In the material below, find each line holding the string "caption" and copy it.

== Data rows ==
§

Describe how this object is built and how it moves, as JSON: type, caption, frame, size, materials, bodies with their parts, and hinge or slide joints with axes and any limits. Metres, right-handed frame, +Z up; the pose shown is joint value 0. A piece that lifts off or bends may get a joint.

§

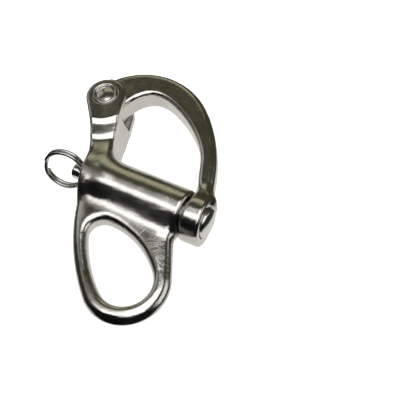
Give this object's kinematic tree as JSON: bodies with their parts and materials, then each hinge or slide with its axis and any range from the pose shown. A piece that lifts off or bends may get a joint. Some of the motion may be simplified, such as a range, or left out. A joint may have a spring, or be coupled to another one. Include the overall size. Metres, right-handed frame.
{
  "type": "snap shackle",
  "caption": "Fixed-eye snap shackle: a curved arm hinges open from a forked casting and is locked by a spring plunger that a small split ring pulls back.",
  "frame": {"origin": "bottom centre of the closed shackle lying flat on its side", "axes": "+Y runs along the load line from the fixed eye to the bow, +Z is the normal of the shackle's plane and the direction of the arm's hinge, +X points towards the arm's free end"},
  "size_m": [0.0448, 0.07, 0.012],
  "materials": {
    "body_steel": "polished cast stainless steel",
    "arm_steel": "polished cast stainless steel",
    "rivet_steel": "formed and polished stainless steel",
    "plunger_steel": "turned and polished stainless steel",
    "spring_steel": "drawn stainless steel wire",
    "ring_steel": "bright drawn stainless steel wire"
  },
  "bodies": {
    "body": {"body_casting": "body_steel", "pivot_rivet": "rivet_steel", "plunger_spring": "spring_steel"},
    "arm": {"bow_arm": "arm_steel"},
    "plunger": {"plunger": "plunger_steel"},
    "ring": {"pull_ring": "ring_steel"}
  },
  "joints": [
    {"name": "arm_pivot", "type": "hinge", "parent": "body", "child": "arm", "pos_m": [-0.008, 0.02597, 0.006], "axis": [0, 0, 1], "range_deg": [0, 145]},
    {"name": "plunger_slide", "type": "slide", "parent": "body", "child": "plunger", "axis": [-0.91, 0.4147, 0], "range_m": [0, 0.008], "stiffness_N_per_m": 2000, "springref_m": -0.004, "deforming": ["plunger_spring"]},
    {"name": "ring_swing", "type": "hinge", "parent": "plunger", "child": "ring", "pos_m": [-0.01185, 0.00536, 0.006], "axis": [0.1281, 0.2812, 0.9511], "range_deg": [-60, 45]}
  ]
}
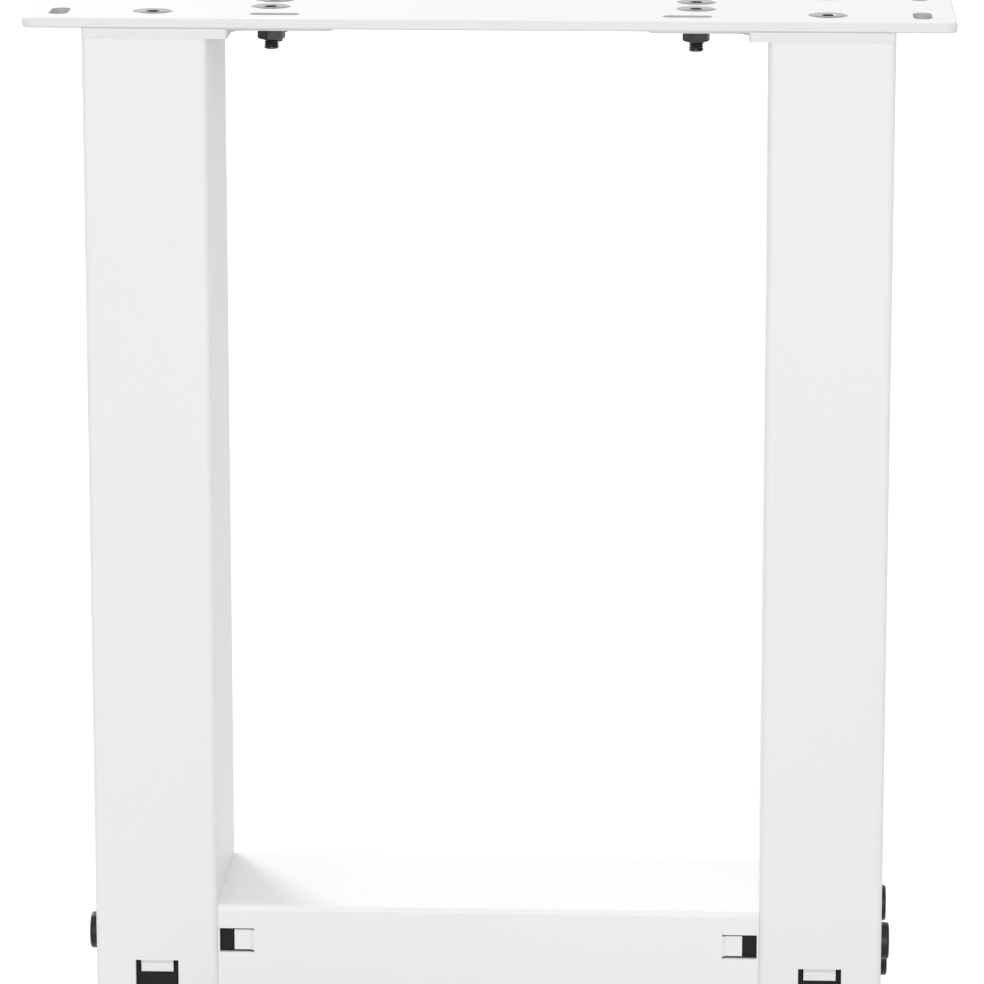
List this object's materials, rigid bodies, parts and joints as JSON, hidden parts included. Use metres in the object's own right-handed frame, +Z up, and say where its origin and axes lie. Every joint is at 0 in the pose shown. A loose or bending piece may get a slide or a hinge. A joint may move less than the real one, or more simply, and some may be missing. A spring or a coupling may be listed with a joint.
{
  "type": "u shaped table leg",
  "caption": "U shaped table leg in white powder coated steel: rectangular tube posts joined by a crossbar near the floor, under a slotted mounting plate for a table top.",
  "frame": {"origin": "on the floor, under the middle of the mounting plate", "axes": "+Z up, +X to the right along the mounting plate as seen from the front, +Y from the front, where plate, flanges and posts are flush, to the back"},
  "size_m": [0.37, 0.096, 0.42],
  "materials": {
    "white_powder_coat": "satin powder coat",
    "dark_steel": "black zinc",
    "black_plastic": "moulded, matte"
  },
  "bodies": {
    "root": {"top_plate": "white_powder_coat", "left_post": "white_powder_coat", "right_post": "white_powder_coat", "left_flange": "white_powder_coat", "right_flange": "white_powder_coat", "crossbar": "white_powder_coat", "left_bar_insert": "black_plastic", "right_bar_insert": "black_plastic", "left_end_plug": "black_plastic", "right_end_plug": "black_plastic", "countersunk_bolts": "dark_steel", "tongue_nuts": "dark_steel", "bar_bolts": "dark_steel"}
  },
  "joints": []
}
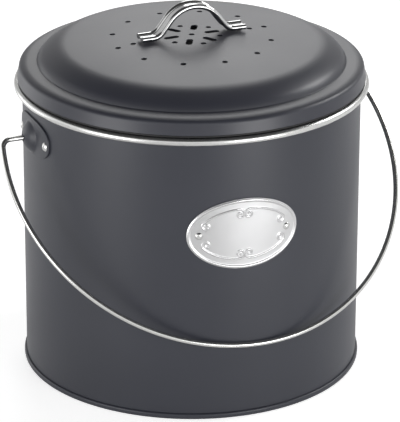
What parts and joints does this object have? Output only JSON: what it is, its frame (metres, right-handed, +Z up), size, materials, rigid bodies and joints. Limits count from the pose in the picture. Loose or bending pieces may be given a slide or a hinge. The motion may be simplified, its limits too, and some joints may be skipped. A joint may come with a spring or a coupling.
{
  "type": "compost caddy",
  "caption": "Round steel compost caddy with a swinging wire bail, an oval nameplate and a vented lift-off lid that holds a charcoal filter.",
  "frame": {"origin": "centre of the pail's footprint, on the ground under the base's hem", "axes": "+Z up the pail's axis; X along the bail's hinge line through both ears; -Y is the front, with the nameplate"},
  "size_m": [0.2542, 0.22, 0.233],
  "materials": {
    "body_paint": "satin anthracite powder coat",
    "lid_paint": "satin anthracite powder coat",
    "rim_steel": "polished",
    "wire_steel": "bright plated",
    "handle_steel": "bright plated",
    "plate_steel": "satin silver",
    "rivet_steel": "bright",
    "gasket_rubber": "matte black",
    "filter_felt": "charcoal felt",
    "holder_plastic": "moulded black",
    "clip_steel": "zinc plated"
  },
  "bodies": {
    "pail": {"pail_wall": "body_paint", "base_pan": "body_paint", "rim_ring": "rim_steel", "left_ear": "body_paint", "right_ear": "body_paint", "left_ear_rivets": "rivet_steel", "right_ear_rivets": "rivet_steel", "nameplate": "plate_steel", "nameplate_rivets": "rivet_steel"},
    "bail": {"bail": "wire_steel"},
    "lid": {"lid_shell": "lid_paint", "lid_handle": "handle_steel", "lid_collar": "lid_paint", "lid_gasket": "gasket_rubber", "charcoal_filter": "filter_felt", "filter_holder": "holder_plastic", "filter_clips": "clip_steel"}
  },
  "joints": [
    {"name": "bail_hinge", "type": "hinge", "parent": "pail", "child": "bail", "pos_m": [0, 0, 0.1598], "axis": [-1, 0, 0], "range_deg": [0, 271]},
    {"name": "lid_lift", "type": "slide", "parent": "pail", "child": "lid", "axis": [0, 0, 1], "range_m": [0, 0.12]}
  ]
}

§

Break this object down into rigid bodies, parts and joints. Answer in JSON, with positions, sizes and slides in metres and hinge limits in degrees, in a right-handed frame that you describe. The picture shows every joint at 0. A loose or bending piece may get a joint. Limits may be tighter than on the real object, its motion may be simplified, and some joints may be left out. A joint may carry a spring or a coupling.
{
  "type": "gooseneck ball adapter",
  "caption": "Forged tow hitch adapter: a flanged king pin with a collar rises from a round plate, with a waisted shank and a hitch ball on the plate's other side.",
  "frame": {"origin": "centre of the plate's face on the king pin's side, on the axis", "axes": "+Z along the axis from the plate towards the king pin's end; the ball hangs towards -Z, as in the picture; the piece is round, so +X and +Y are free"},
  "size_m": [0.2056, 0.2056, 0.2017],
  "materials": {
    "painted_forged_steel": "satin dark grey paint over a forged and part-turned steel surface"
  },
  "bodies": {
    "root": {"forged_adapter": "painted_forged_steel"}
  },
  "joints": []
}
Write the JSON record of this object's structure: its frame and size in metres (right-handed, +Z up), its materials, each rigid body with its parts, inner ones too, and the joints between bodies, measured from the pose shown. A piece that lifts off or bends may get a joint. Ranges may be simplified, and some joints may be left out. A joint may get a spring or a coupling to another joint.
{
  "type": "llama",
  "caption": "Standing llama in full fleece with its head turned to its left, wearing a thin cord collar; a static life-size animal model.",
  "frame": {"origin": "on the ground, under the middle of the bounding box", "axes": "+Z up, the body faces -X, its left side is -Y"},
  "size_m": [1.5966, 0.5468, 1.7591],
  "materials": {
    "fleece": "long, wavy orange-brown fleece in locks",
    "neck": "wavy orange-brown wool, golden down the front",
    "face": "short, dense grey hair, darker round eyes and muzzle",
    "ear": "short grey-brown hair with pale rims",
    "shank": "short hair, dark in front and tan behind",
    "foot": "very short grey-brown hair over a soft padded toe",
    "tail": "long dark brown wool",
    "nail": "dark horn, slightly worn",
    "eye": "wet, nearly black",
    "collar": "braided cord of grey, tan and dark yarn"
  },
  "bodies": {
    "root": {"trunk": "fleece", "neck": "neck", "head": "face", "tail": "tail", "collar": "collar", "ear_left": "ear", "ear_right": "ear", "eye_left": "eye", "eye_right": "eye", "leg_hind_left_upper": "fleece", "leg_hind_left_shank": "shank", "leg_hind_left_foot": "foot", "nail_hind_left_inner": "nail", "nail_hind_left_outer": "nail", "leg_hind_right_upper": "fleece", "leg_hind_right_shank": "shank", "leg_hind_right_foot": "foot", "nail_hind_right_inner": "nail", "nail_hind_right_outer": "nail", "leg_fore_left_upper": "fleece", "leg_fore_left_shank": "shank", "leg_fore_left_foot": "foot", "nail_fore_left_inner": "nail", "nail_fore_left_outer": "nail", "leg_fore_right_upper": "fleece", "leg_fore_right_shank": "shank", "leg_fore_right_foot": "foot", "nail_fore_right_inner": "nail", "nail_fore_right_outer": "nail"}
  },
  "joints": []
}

§

== Final result ==
Describe how this object is built and how it moves, as JSON: type, caption, frame, size, materials, bodies with their parts, and hinge or slide joints with axes and any limits. Metres, right-handed frame, +Z up; the pose shown is joint value 0. A piece that lifts off or bends may get a joint.
  "caption": "Fixed-eye snap shackle: a curved arm hinges open from a forked casting and is locked by a spring plunger that a small split ring pulls back.",
  "caption": "U shaped table leg in white powder coated steel: rectangular tube posts joined by a crossbar near the floor, under a slotted mounting plate for a table top.",
  "caption": "Round steel compost caddy with a swinging wire bail, an oval nameplate and a vented lift-off lid that holds a charcoal filter.",
  "caption": "Forged tow hitch adapter: a flanged king pin with a collar rises from a round plate, with a waisted shank and a hitch ball on the plate's other side.",
  "caption": "Standing llama in full fleece with its head turned to its left, wearing a thin cord collar; a static life-size animal model.",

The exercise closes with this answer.